Case Study: Lululemon (LULU)
When we examine Lululemon, we see a textbook case of a stock stuck in a “nasty downtrend.” Because it stayed consistently below its gamma flip point of 191, it remained in a regime where every downward move was amplified by dealer hedging. In such a “vicious” environment, bottom-fishing with short options is dangerous; the regime favored long volatility (Positive Vega) plays until the flip point was reclaimed.

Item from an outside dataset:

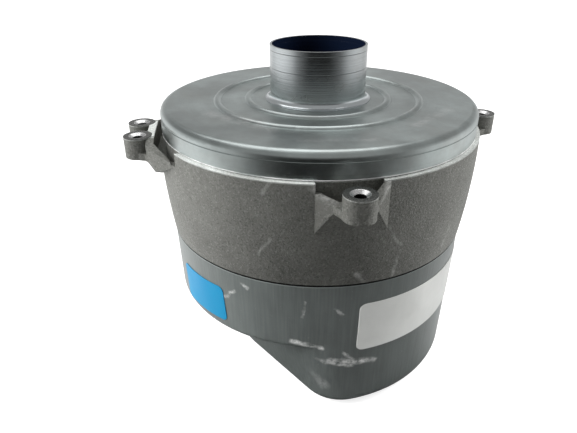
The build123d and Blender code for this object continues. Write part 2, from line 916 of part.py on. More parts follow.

The Temporal Nuance: Looking at Expirations
It is also vital to look at gamma across different expiration cycles. For instance, while the Nasdaq (QQQ) may show negative or neutral gamma in the near-term, there is often a significant cluster of positive gamma for the December expiration. This suggests that once short-term volatility rolls off, the larger institutional positioning for the end of the year could provide a stabilizing “good sign” for the market.
6. Conclusion: Looking Beneath the Surface
Gamma exposure, flip points, and walls do not predict the market’s direction on their own. Instead, they provide an essential layer of context, revealing the mechanical forces at work beneath the surface of price action. By identifying whether the market is in a stabilizing or accelerating regime, you can better anticipate support and resistance zones and manage your risk accordingly.
The next time the market starts to slide, will you know where the “flip” is, or will you be caught in the accelerator? In a market increasingly dominated by options positioning, knowing where the dealers are forced to trade is no longer optional—it is a requirement for survival.